**EXTRACTED RECORDS:**
════════════════════

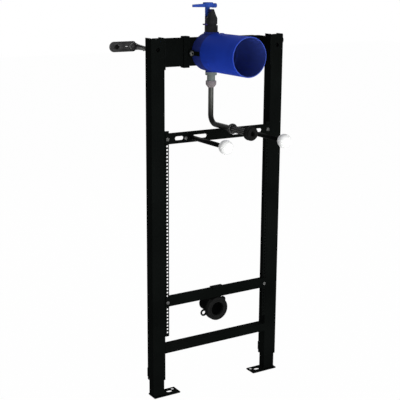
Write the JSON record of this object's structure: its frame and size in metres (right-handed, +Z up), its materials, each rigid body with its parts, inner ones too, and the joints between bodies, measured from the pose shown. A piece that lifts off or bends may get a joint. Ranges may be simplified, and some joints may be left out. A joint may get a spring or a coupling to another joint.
{
  "type": "urinal installation frame",
  "caption": "Height-adjustable steel frame for a dry wall that carries a wall-hung urinal, with flush valve housing, flush pipe, bowl studs and drain.",
  "frame": {"origin": "centre of the left leg's axis on the underside of its foot plate, on the floor", "axes": "+Z up, +Y to the wall behind the frame, +X to the frame's right seen from the front"},
  "size_m": [0.6701, 0.345, 1.2903],
  "materials": {
    "black_steel": "semi-gloss powder coat",
    "dark_steel": "dull galvanised",
    "zinc_steel": "bright zinc plated",
    "black_plastic": "matt",
    "white_plastic": "matt",
    "blue_plastic": "satin",
    "indigo_plastic": "satin",
    "rubber": "matt",
    "grey_fitting": "satin",
    "pipe_metal": "dull"
  },
  "bodies": {
    "left_leg_body": {"left_leg": "black_steel", "left_foot_plate": "black_steel"},
    "frame_body": {"left_upright": "black_steel", "left_rail": "black_steel", "left_leg_clamp": "black_steel", "left_box_clamp": "black_steel", "left_wall_bracket": "dark_steel", "left_adjuster": "zinc_steel", "left_stud": "zinc_steel", "left_stud_nut": "zinc_steel", "left_housing_lug": "black_plastic", "left_stud_cap": "white_plastic", "right_upright": "black_steel", "right_rail": "black_steel", "right_leg_clamp": "black_steel", "right_box_clamp": "black_steel", "right_wall_bracket": "dark_steel", "right_adjuster": "zinc_steel", "right_stud": "zinc_steel", "right_stud_nut": "zinc_steel", "right_housing_lug": "black_plastic", "right_stud_cap": "white_plastic", "top_traverse": "black_steel", "perforated_crossbar": "black_steel", "lower_crossbar": "black_steel", "bottom_crossbar": "black_steel", "drain_clamp": "black_steel", "upper_bar_screws": "zinc_steel", "lower_bar_screws": "zinc_steel", "housing_sleeve": "blue_plastic", "valve_clip": "blue_plastic", "housing_base": "indigo_plastic", "flow_block": "indigo_plastic", "stop_valve_body": "black_plastic", "drain_pipe": "black_plastic", "inlet_seal": "rubber", "drain_seal": "rubber", "outlet_collar": "grey_fitting", "outlet_nut": "grey_fitting", "pipe_nut": "grey_fitting", "flush_pipe": "pipe_metal", "inlet_tube": "pipe_metal"},
    "right_leg_body": {"right_leg": "black_steel", "right_foot_plate": "black_steel"},
    "handle_body": {"valve_handle": "blue_plastic"}
  },
  "joints": [
    {"name": "frame_height", "type": "slide", "parent": "left_leg_body", "child": "frame_body", "axis": [0, 0, 1], "range_m": [-0.045, 0.14]},
    {"name": "right_leg_slide", "type": "slide", "parent": "frame_body", "child": "right_leg_body", "axis": [0, 0, -1], "range_m": [-0.045, 0.14]},
    {"name": "handle_turn", "type": "hinge", "parent": "frame_body", "child": "handle_body", "pos_m": [0.22575, 0.0585, 1.247], "axis": [0, 0, 1], "range_deg": [0, 90]}
  ]
}
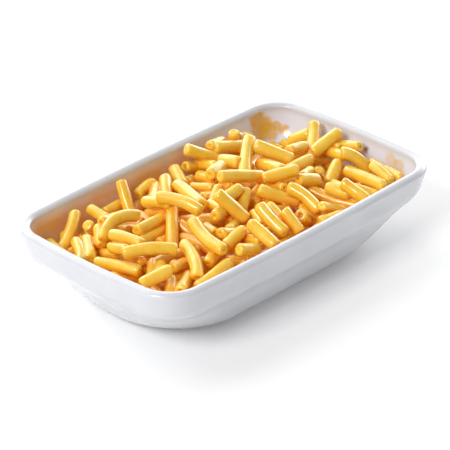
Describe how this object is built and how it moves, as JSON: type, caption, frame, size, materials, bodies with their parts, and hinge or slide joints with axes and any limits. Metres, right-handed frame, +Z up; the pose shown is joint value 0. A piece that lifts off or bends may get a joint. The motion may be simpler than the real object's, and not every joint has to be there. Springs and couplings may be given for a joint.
{
  "type": "macaroni and cheese in a rectangular dish",
  "caption": "Macaroni in cheese sauce heaped in a small white rectangular porcelain dish with rounded corners and a sloping foot.",
  "frame": {"origin": "on the table, under the middle of the dish", "axes": "+X along the dish, +Y across it, +Z up"},
  "size_m": [0.19, 0.1116, 0.0441],
  "materials": {
    "porcelain": "gloss",
    "cheese_pasta": "gloss"
  },
  "bodies": {
    "root": {"dish": "porcelain", "macaroni": "cheese_pasta"}
  },
  "joints": []
}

════════════════════

**YOUR OBJECTIVE:** From the preceding material, extract every line exactly.

**ANSWER TO THE PROBLEM:**
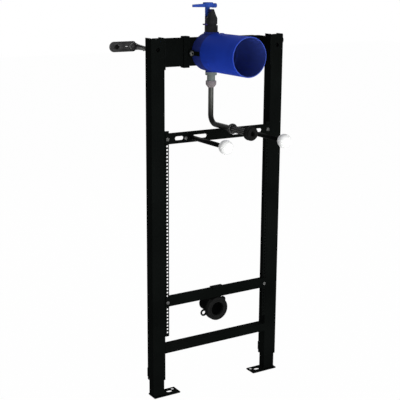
Write the JSON record of this object's structure: its frame and size in metres (right-handed, +Z up), its materials, each rigid body with its parts, inner ones too, and the joints between bodies, measured from the pose shown. A piece that lifts off or bends may get a joint. Ranges may be simplified, and some joints may be left out. A joint may get a spring or a coupling to another joint.
{
  "type": "urinal installation frame",
  "caption": "Height-adjustable steel frame for a dry wall that carries a wall-hung urinal, with flush valve housing, flush pipe, bowl studs and drain.",
  "frame": {"origin": "centre of the left leg's axis on the underside of its foot plate, on the floor", "axes": "+Z up, +Y to the wall behind the frame, +X to the frame's right seen from the front"},
  "size_m": [0.6701, 0.345, 1.2903],
  "materials": {
    "black_steel": "semi-gloss powder coat",
    "dark_steel": "dull galvanised",
    "zinc_steel": "bright zinc plated",
    "black_plastic": "matt",
    "white_plastic": "matt",
    "blue_plastic": "satin",
    "indigo_plastic": "satin",
    "rubber": "matt",
    "grey_fitting": "satin",
    "pipe_metal": "dull"
  },
  "bodies": {
    "left_leg_body": {"left_leg": "black_steel", "left_foot_plate": "black_steel"},
    "frame_body": {"left_upright": "black_steel", "left_rail": "black_steel", "left_leg_clamp": "black_steel", "left_box_clamp": "black_steel", "left_wall_bracket": "dark_steel", "left_adjuster": "zinc_steel", "left_stud": "zinc_steel", "left_stud_nut": "zinc_steel", "left_housing_lug": "black_plastic", "left_stud_cap": "white_plastic", "right_upright": "black_steel", "right_rail": "black_steel", "right_leg_clamp": "black_steel", "right_box_clamp": "black_steel", "right_wall_bracket": "dark_steel", "right_adjuster": "zinc_steel", "right_stud": "zinc_steel", "right_stud_nut": "zinc_steel", "right_housing_lug": "black_plastic", "right_stud_cap": "white_plastic", "top_traverse": "black_steel", "perforated_crossbar": "black_steel", "lower_crossbar": "black_steel", "bottom_crossbar": "black_steel", "drain_clamp": "black_steel", "upper_bar_screws": "zinc_steel", "lower_bar_screws": "zinc_steel", "housing_sleeve": "blue_plastic", "valve_clip": "blue_plastic", "housing_base": "indigo_plastic", "flow_block": "indigo_plastic", "stop_valve_body": "black_plastic", "drain_pipe": "black_plastic", "inlet_seal": "rubber", "drain_seal": "rubber", "outlet_collar": "grey_fitting", "outlet_nut": "grey_fitting", "pipe_nut": "grey_fitting", "flush_pipe": "pipe_metal", "inlet_tube": "pipe_metal"},
    "right_leg_body": {"right_leg": "black_steel", "right_foot_plate": "black_steel"},
    "handle_body": {"valve_handle": "blue_plastic"}
  },
  "joints": [
    {"name": "frame_height", "type": "slide", "parent": "left_leg_body", "child": "frame_body", "axis": [0, 0, 1], "range_m": [-0.045, 0.14]},
    {"name": "right_leg_slide", "type": "slide", "parent": "frame_body", "child": "right_leg_body", "axis": [0, 0, -1], "range_m": [-0.045, 0.14]},
    {"name": "handle_turn", "type": "hinge", "parent": "frame_body", "child": "handle_body", "pos_m": [0.22575, 0.0585, 1.247], "axis": [0, 0, 1], "range_deg": [0, 90]}
  ]
}
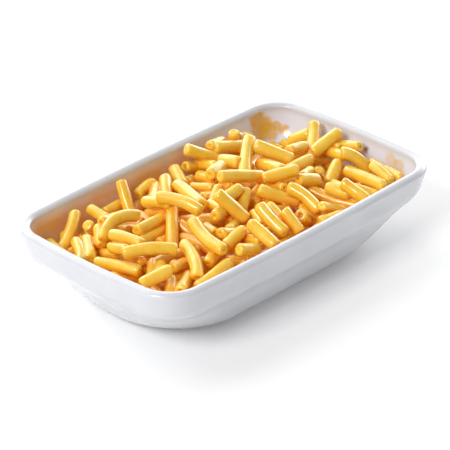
Describe how this object is built and how it moves, as JSON: type, caption, frame, size, materials, bodies with their parts, and hinge or slide joints with axes and any limits. Metres, right-handed frame, +Z up; the pose shown is joint value 0. A piece that lifts off or bends may get a joint. The motion may be simpler than the real object's, and not every joint has to be there. Springs and couplings may be given for a joint.
{
  "type": "macaroni and cheese in a rectangular dish",
  "caption": "Macaroni in cheese sauce heaped in a small white rectangular porcelain dish with rounded corners and a sloping foot.",
  "frame": {"origin": "on the table, under the middle of the dish", "axes": "+X along the dish, +Y across it, +Z up"},
  "size_m": [0.19, 0.1116, 0.0441],
  "materials": {
    "porcelain": "gloss",
    "cheese_pasta": "gloss"
  },
  "bodies": {
    "root": {"dish": "porcelain", "macaroni": "cheese_pasta"}
  },
  "joints": []
}